Perhaps the pre-production unit had not yet been calibrated to display speeds higher than the final visible reading, or it may have been obscured to hide an inaccurate over or under reading.
Either way, it seems an unusual move in a record all about speed.
One final possibility is that SSC encountered a technical issue when filming the actual record-breaking speed and was forced to use footage of a previous slower run, but using speed figures from the actual milestone mission.
This is also hard to believe as the laptop is displaying a speed reading that is contradicted by all other reference and engineering methods of calculation.
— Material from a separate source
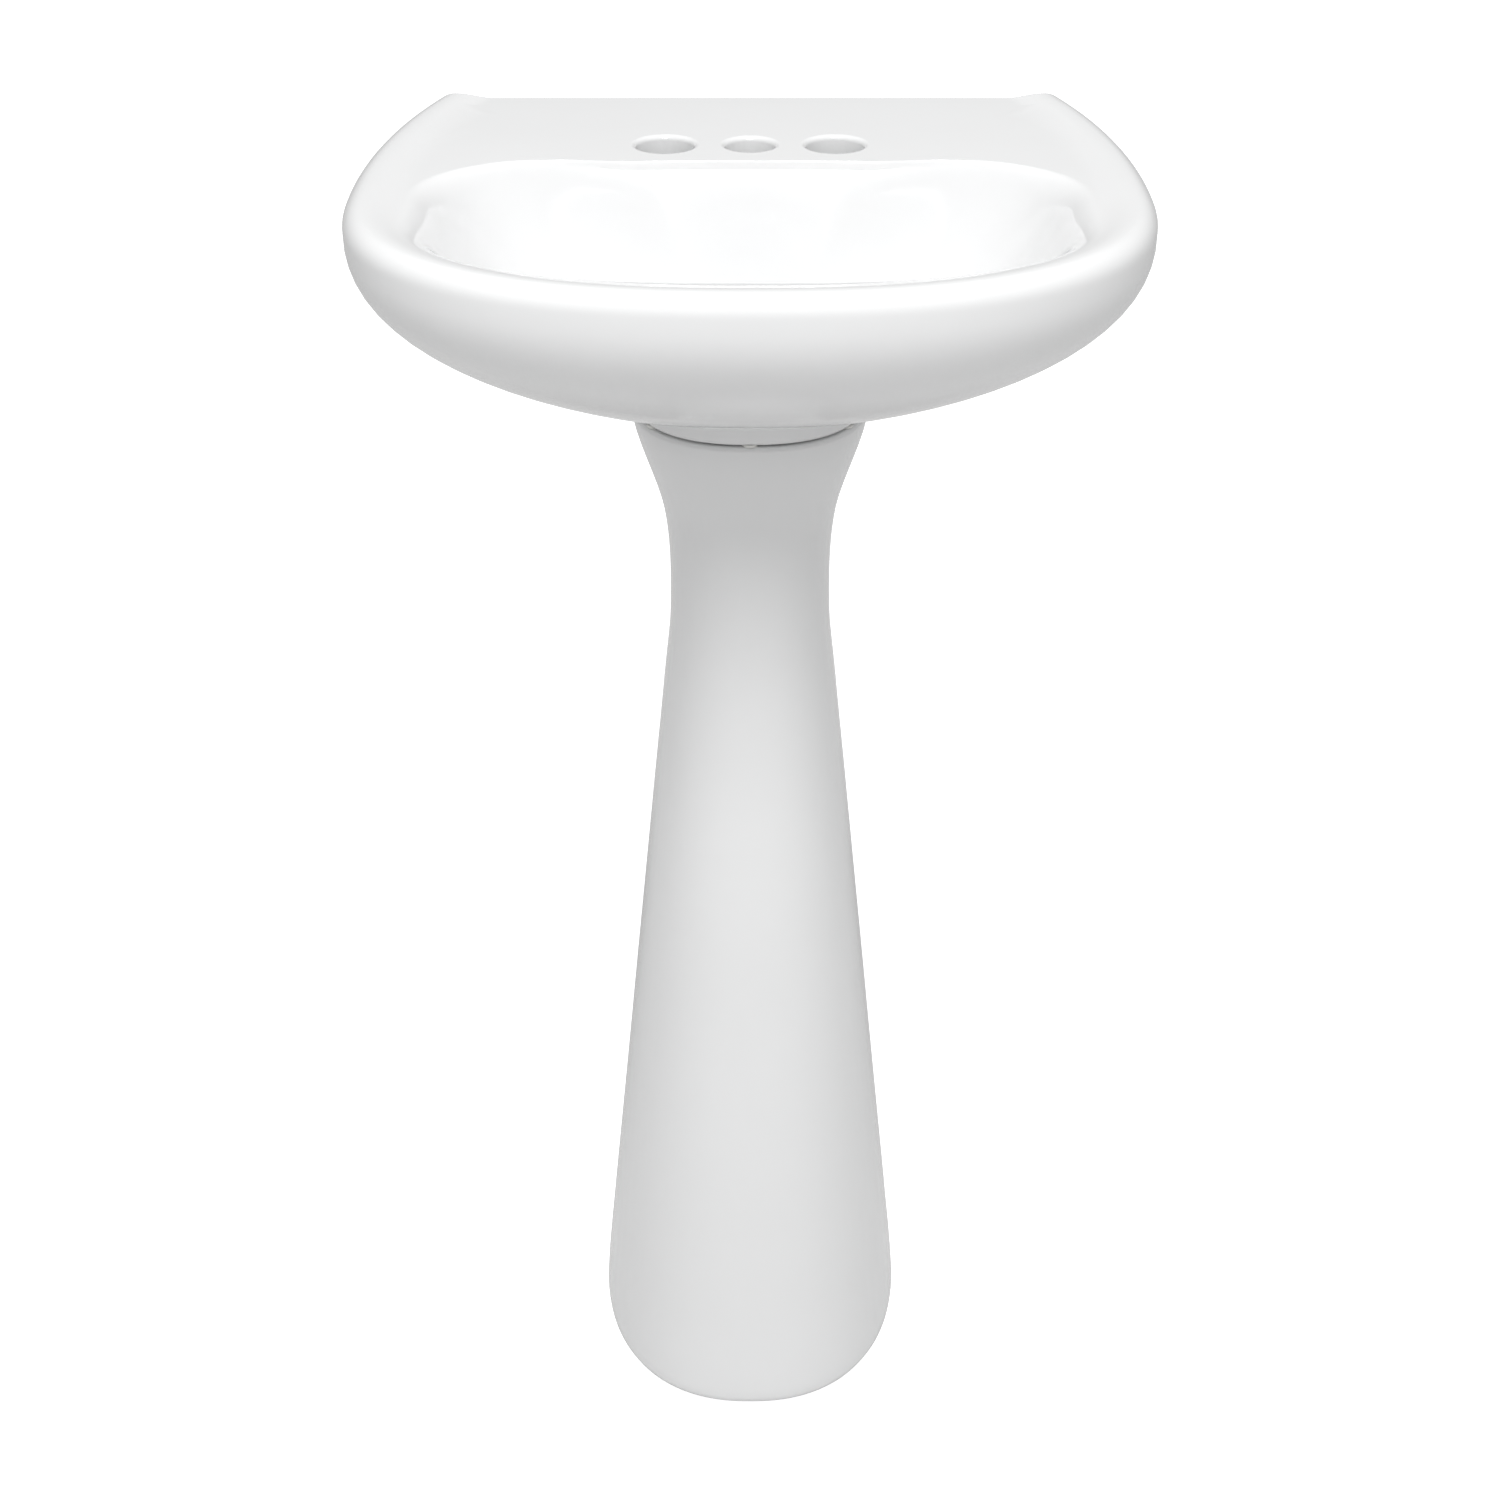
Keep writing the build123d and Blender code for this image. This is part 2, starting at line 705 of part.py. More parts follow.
with BuildPart() as trap_arm:
    arm_corners = [(trap_rear_y, outlet_washer_top), (trap_rear_y, arm_z), (wall_y, arm_z)]
    add(pipe(arm_corners, elbow_radius, pipe_radius, pipe_bore))
    flange_outline = ring_outline(thread_radius - 0.2, pipe_bore, outlet_washer_top, arm_flange_top)
    add(round_piece(flange_outline, trap_rear_y))

# ---------------------------------------------------------------- export
pieces = {
    "basin": basin,
    "pedestal": pedestal,
    "pedestal_pads": pedestal_pads,
    "hanger_left": hanger_left,
    "hanger_right": hanger_right,
    "drain_body": drain_body,
    "drain_flange_gasket": drain_flange_gasket,
    "drain_seal_washer": drain_seal_washer,
    "drain_slip_washer": drain_slip_washer,
    "drain_locknut": drain_locknut,
    "stopper_cartridge": stopper_cartridge,
    "stopper_stem": stopper_stem,
    "stopper_cap": stopper_cap,
    "stopper_cap_seal": stopper_cap_seal,
    "stopper_spring": stopper_spring,
    "tailpiece": tailpiece,
    "trap_inlet_washer": trap_inlet_washer,
    "trap_inlet_nut": trap_inlet_nut,
    "trap_bend": trap_bend,
    "trap_outlet_washer": trap_outlet_washer,
    "trap_outlet_nut": trap_outlet_nut,
    "trap_arm": trap_arm,
}
os.makedirs("parts", exist_ok=True)
for name, piece in pieces.items():
    piece.part.label = name
    export_step(piece.part, f"parts/{name}.step")
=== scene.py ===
import bpy
import bmesh
import json
from math import asin, atan2, cos, hypot, pi, radians, sin, sqrt
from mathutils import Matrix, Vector


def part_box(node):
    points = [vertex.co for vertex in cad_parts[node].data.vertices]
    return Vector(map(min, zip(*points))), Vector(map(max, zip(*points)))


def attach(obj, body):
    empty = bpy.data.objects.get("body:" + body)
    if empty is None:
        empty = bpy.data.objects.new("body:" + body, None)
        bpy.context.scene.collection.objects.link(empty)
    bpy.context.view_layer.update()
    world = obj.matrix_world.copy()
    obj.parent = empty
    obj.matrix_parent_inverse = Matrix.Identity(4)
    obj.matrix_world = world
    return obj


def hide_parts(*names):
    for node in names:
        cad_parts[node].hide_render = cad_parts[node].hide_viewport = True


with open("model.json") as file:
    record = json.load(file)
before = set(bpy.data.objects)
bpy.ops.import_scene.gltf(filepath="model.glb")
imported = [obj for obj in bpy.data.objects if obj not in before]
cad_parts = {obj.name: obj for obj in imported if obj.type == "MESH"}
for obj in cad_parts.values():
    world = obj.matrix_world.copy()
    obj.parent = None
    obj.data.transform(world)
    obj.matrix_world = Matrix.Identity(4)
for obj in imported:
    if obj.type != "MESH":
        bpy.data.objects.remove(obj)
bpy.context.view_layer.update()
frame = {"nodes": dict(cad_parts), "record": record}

# ------------------------------------------------------------------ sizes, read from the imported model
basin_lo, basin_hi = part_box("basin")
ped_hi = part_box("pedestal")[1]
drain_lo, drain_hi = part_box("drain_body")
WALL = basin_hi.y
RIM = basin_hi.z
HALF = (basin_hi.x - basin_lo.x) / 2
WIDEST = WALL - 0.200
FRONT = WIDEST - basin_lo.y
REAR = 0.382
FRONT_POWER = 2.4
BELLY_POWER = 2.2
BELLY_TAPER = 1.04
BELLY_TOP = RIM - 0.015
BELLY_DROP = 0.127
ROLL = 0.011
DECK_DROP = 0.003
DECK = RIM - DECK_DROP
LIP_TOP, LIP_FOOT = 0.012, 0.034
DRAIN = (drain_lo.y + drain_hi.y) / 2
FLOOR = RIM - 0.120
SEAT = 0.004
SEAT_R = 0.0305
OUTLET_R = 0.02225
BOSS_R = 0.030
BOSS_LOW = basin_lo.z
FLOOR_R = 0.033
BOWL_HALF, BOWL_FRONT, BOWL_BACK = 0.185, 0.131, 0.092
BOWL_MID = WALL - 0.215
BULGE_ANGLE = radians(52)
BULGE_REACH = 0.15
CORNER = 0.004
BACK_ROLL = 0.0025
TOP_INSET = 0.020
BELLY_END = 0.36
COLLAR_Z = RIM - 0.1385
COLLAR_MID = WALL - 0.164
COLLAR_HALF, COLLAR_FRONT, COLLAR_REAR = 0.071, 0.081, 0.039
COLLAR_POWER = 2.3
SKIRT = RIM - 0.115
SKIRT_FRONT = WALL - 0.125
HOLLOW_FRONT, HOLLOW_BACK = WALL - 0.140, WALL - 0.016
HOLLOW_LOW, HOLLOW_HIGH = SKIRT - 0.008, DECK - 0.013
BELLY_WALL, BELLY_FLOOR = 0.010, 0.007
BOWL_WALL = 0.012
HANGER_X = 0.074
POCKET_HALF, POCKET_DEPTH, POCKET_TOP = 0.025, 0.007, RIM - 0.045
WINDOW_HALF, WINDOW_DEPTH = 0.022, 0.026
WINDOW_LOW, WINDOW_HIGH = RIM - 0.102, RIM - 0.058
OVERFLOW_LOW, OVERFLOW_HIGH = RIM - 0.048, RIM - 0.042
OVERFLOW_HALF = 0.017
HOLE_Y = WALL - 0.102
HOLE_PITCH = 0.0508
OUTER_HOLE_R, CENTRE_HOLE_R = 0.0175, 0.015
HOLE_ROUND = 0.003


def signed_power(value, power):
    return abs(value) ** power * (1 if value >= 0 else -1)


def smooth(t):
    t = min(max(t, 0.0), 1.0)
    return t * t * (3 - 2 * t)


def solve(inside, high):
    """Largest r along a ray for which inside(r) holds."""
    low = 0.0
    for _ in range(36):
        r = (low + high) / 2
        if inside(r):
            low = r
        else:
            high = r
    return low


def make_object(name, verts, faces, smooth_angle=35.0):
    mesh = bpy.data.meshes.new(name)
    mesh.from_pydata(verts, [], faces)
    mesh.validate()
    bm = bmesh.new()
    bm.from_mesh(mesh)
    bmesh.ops.remove_doubles(bm, verts=bm.verts, dist=1e-6)
    bmesh.ops.recalc_face_normals(bm, faces=bm.faces)
    bm.to_mesh(mesh)
    bm.free()
    obj = bpy.data.objects.new(name, mesh)
    bpy.context.scene.collection.objects.link(obj)
    shade(obj, smooth_angle)
    return obj


def shade(obj, angle):
    """Smooth faces, with the edges steeper than the angle kept sharp."""
    mesh = obj.data
    mesh.polygons.foreach_set("use_smooth", [True] * len(mesh.polygons))
    mesh.set_sharp_from_angle(angle=radians(angle))


def apply_modifiers(obj):
    graph = bpy.context.evaluated_depsgraph_get()
    baked = bpy.data.meshes.new_from_object(obj.evaluated_get(graph))
    obj.modifiers.clear()
    old = obj.data
    obj.data = baked
    bpy.data.meshes.remove(old)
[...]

Why would SSC slow the video without a disclaimer? Why did it blur the speedo without explanation?
And why do all methods of calculating the Tuatara’s speed using the information provided by its maker suggest it actually managed a max nearly 60km/h slower than it is claiming?
It appears that Burton didn't attempt to contact SSC for verification, but the company has issued a brief press release attesting that the record was recorded accurately.
"DEWETRON, a globally respected GPS data-measurement manufacturer, has validated SSC North America’s claim that its Tuatara hypercar had averaged a top-speed run of 316.11mph (508.73 km/h) as recorded on October 10, 2020 near Pahrump, Nevada," read the release.
"That average speed was determined based on two runs, of 301.07 mph (484.53 km/h) and 331.15 mph (532.93 km/h), travelling in opposite directions.
"DEWETRON has worked with SSC since the hypercar manufacturer utilized [sic] its GPS measurement systems for the Ultimate Aero top speed record in 2007. Four out of five of the last world top-speed records were measured and validated on the same DEWETRON system."
As the expression goes, the simplest explanation is often the correct one, which in this case points to inaccurate measurement equipment or methods.
But until SSC can address the disparity and prove its claims, it’s possible Koenigsegg might still hold the world’s fastest production car record.